Der Waffenstillstand in der Ostukraine wurde jüngst immer wieder gebrochen, die Zahl der Opfer stieg. Im Juni hatten die USA einen neuen Anlauf für Verhandlungen gestartet. Als Außenminister John Kerry zwei Tage lang in Moskau mit Putin und Außenminister Sergej Lawrow sprach, saßen zwischenzeitlich auch Victoria Nuland und Wladislaw Surkow mit am Tisch. Nuland ist im US-Außenministerium zuständig für Europa, Surkow ist im Kreml mit den zahlreichen eingefrorenen Konflikten in Russlands Peripherie befasst und hält auch den Kontakt zu den Separatisten.

Am Samstag explodierte ein Sprengsatz im Auto von Igor Plotnizki; der Anführer der selbsternannten "Volksrepublik Lugansk" überlebte. Putin brachte nun auch diesen Anschlag mit der Regierung in Kiew in Verbindung.

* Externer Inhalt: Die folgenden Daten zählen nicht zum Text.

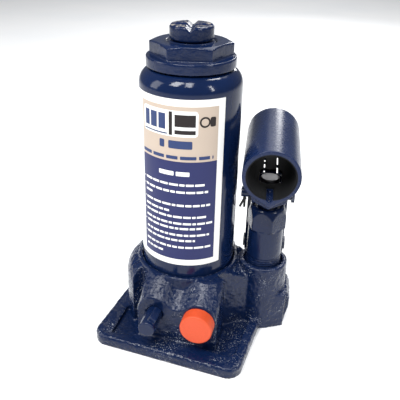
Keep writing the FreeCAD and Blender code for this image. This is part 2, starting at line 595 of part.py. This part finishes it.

Poroschenko reagierte auf die Spannungen und ließ die ukrainische Armee am Donnerstag in Kampfbereitschaft versetzen. Das Militär habe genügend Mittel, um das Land verteidigen zu können, sagte der Sprecher des Generalstabes, Wladislaw Selesnjow. Die Lage in der Krim-Region behalte man im Blick. Putin ordnete nach einem Treffen mit dem nationalen Sicherheitsrat zusätzliche Sicherheitsmaßnahmen auf der annektierten Halbinsel an. Diese sollten "zu Lande, im Wasser und in der Luft" umgesetzt werden, hieß es in einer vom Kreml veröffentlichten Erklärung des Präsidenten.